I've already responded in another message with my misgivings about
using the precedence field to tie two options together.

Here are my remaining comments.

URLs are in ascii... is this state of the art? or should they be in
UTF-8? 

>    precedence        A single unsigned octet indicating the order in
>                      which this URL should be processed, if more than
>                      one URL appears in the message.

Later, we learn that lower numbered precedence actually means "use
first".  It would be good to add text here saying lower precedences
indicate higher precedence. Also, a lower numbered precedence is
treated higher precedence? Why? this seems counter-intuitive to
me. (Not a big deal, but let's pick an ordering that is consistent
with what people would expect and what other "precedence" fields
mean.)

>    The node identifier in the URL must be reachable using IPv6.

Huh? this makes no sense and is unenforceable. Remove as not
necessary? (indeed, there would be nothing wrong with a URL that
mapped to an IPv4 server if that worked...)
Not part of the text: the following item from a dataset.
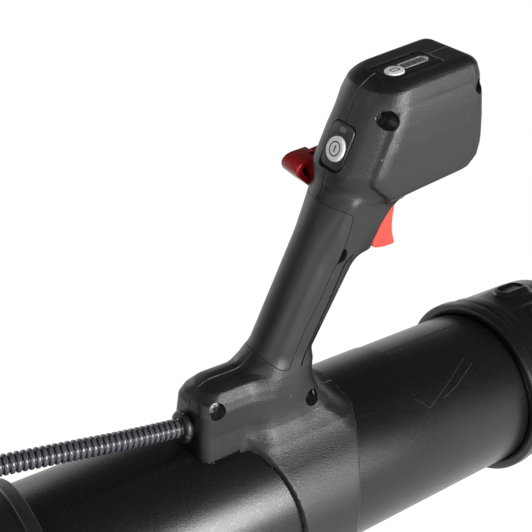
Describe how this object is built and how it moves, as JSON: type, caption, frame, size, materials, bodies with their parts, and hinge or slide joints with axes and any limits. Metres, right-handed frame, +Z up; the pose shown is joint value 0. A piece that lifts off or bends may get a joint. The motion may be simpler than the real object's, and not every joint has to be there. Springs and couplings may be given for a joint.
{
  "type": "backpack leaf blower",
  "caption": "Battery backpack leaf blower: pack frame with scroll fan and batteries, harness, flexible hose, straight blower pipes and a leaning control handle with trigger and lever.",
  "frame": {"origin": "on the floor under the middle of the pack, at the feet's resting plane", "axes": "+X forward along the blower tube towards the nozzle, +Y to the wearer's left, +Z up"},
  "size_m": [1.455, 0.4533, 0.5853],
  "materials": {
    "moulded_handle": "fine textured moulded plastic",
    "satin_pipe": "satin black pipe",
    "pack_plastic": "textured moulded plastic",
    "grey_plastic": "textured grey moulded plastic",
    "soft_rubber": "soft moulded rubber",
    "hose_rubber": "ribbed rubber hose",
    "conduit_nylon": "glossy corrugated conduit",
    "trigger_red": "orange red moulded plastic",
    "lever_red": "dark red moulded plastic",
    "panel_black": "dark button panel",
    "button_grey": "button with a white ring",
    "zinc_steel": "zinc plated steel",
    "black_steel": "black plated screws",
    "motor_steel": "laminated and turned steel",
    "cast_aluminium": "cast and extruded aluminium",
    "board_green": "circuit board",
    "terminal_brass": "terminal blocks",
    "battery_black": "battery case",
    "release_grey": "release button",
    "harness_fabric": "woven nylon over foam",
    "mesh_fabric": "spacer mesh over foam"
  },
  "bodies": {
    "pack": {"back_plate": "pack_plastic", "base_tray": "pack_plastic", "rubber_feet": "soft_rubber", "battery_case": "grey_plastic", "terminal_blocks": "terminal_brass", "carry_handle": "pack_plastic", "controller_case": "cast_aluminium", "controller_heat_sink": "cast_aluminium", "fan_housing_front": "pack_plastic", "fan_housing_rear": "pack_plastic", "housing_screws": "zinc_steel", "intake_grille": "pack_plastic", "motor_mount": "cast_aluminium", "motor_stator": "motor_steel", "motor_bearings": "motor_steel", "vibration_mounts": "soft_rubber", "outlet_elbow": "pack_plastic", "rear_hose_clamp": "zinc_steel", "hose_rear": "hose_rubber", "conduit_rear": "conduit_nylon", "pack_gland": "pack_plastic", "back_pad": "mesh_fabric", "shoulder_strap_left": "harness_fabric", "shoulder_strap_right": "harness_fabric", "waist_belt_left": "harness_fabric", "waist_belt_right": "harness_fabric", "belt_clasp_left": "pack_plastic", "belt_clasp_right": "pack_plastic"},
    "fan": {"impeller": "grey_plastic", "fan_shaft": "motor_steel", "fan_nut": "zinc_steel", "motor_rotor": "motor_steel"},
    "battery_left": {"battery_left": "battery_black"},
    "battery_right": {"battery_right": "battery_black"},
    "release_left": {"release_button_left": "release_grey"},
    "release_right": {"release_button_right": "release_grey"},
    "hose_middle": {"hose_middle_band": "pack_plastic", "hose_front": "hose_rubber", "conduit_front": "conduit_nylon"},
    "tube": {"front_hose_clamp": "zinc_steel", "swivel_pipe": "satin_pipe", "handle_right_shell": "moulded_handle", "handle_left_shell": "moulded_handle", "rubber_grip": "soft_rubber", "handle_screws": "black_steel", "handle_gland": "moulded_handle", "power_panel": "panel_black", "check_panel": "panel_black", "handle_board": "board_green", "trigger_switch": "panel_black", "trigger_pin": "motor_steel", "trigger_spring": "motor_steel"},
    "trigger": {"trigger": "trigger_red"},
    "cruise_lever": {"cruise_lever": "lever_red", "lever_pin": "motor_steel"},
    "power_button": {"power_button": "button_grey"},
    "check_button": {"check_button": "button_grey"},
    "extension": {"extension_pipe": "satin_pipe"},
    "nozzle": {"nozzle": "satin_pipe"}
  },
  "joints": [
    {"name": "hose_pitch", "type": "hinge", "parent": "pack", "child": "hose_middle", "pos_m": [0.182, -0.23, 0.15], "axis": [0, 1, 0], "range_deg": [-30, 30], "deforming": ["hose_rear", "conduit_rear"]},
    {"name": "hose_yaw", "type": "hinge", "parent": "hose_middle", "child": "tube", "pos_m": [0.328, -0.23, 0.15], "axis": [0, 0, 1], "range_deg": [-25, 25], "deforming": ["hose_front", "conduit_front"]},
    {"name": "extension_twist", "type": "hinge", "parent": "tube", "child": "extension", "pos_m": [0.7125, -0.23, 0.15], "axis": [1, 0, 0], "range_deg": [0, 30]},
    {"name": "nozzle_twist", "type": "hinge", "parent": "extension", "child": "nozzle", "pos_m": [0.964, -0.23, 0.15], "axis": [1, 0, 0], "range_deg": [0, 30]},
    {"name": "trigger_pull", "type": "hinge", "parent": "tube", "child": "trigger", "pos_m": [0.61, -0.23, 0.322], "axis": [0, 1, 0], "range_deg": [0, 15], "stiffness_Nm_per_rad": 0.35, "springref_deg": -8.59, "deforming": ["trigger_spring"]},
    {"name": "cruise_lever_turn", "type": "hinge", "parent": "tube", "child": "cruise_lever", "pos_m": [0.604, -0.2034, 0.346], "axis": [0, 1, 0], "range_deg": [0, 60]},
    {"name": "power_button_press", "type": "slide", "parent": "tube", "child": "power_button", "axis": [0.9367, 0, -0.3502], "range_m": [0, 0.0015], "stiffness_N_per_m": 600, "springref_m": -0.001},
    {"name": "check_button_press", "type": "slide", "parent": "tube", "child": "check_button", "axis": [0.1478, 0, -0.989], "range_m": [0, 0.0012], "stiffness_N_per_m": 600, "springref_m": -0.001},
    {"name": "fan_spin", "type": "hinge", "parent": "pack", "child": "fan", "pos_m": [0, 0, 0.23], "axis": [1, 0, 0], "continuous": true},
    {"name": "battery_left_slide", "type": "slide", "parent": "pack", "child": "battery_left", "axis": [0, 0, 1], "range_m": [0, 0.13]},
    {"name": "battery_right_slide", "type": "slide", "parent": "pack", "child": "battery_right", "axis": [0, 0, 1], "range_m": [0, 0.13]},
    {"name": "release_left_press", "type": "slide", "parent": "battery_left", "child": "release_left", "axis": [1, 0, 0], "range_m": [0, 0.003], "stiffness_N_per_m": 500, "springref_m": -0.001},
    {"name": "release_right_press", "type": "slide", "parent": "battery_right", "child": "release_right", "axis": [1, 0, 0], "range_m": [0, 0.003], "stiffness_N_per_m": 500, "springref_m": -0.001}
  ]
}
>    Multiple occurrences of OPT_BOOTFILE_URL MAY be present in a single

Better:

       Multiple occurrences of the OPT_BOOTFILE_URL option MAY be
       present in a single

>    Servers SHOULD NOT send two Bootfile URL options with the same
>    precedence.  Clients receiving more than one OPT_BOOTFILE_URL option
>    with the same precedence SHOULD discard any extra such options.  The
>    order in which the client processes options is not specified, and
>    therefore server implementations cannot assume that the client will
>    discard a particular such option.

The semantics of the precedence field seem complicated to me. Servers
are not supposed to send two options with the same precendent, but
client behavior when this happens is undefined. That is a bad way to
get interoperability. Can't we just say the client processes the first
one and discards the others at the same precedence? or something
simple/predictable like that?

Also, I assume the semantics of this option is that you only use one
instance, and if that somehow fails, you don't try the other options
as a fallback? (It might be good to come out and say that.)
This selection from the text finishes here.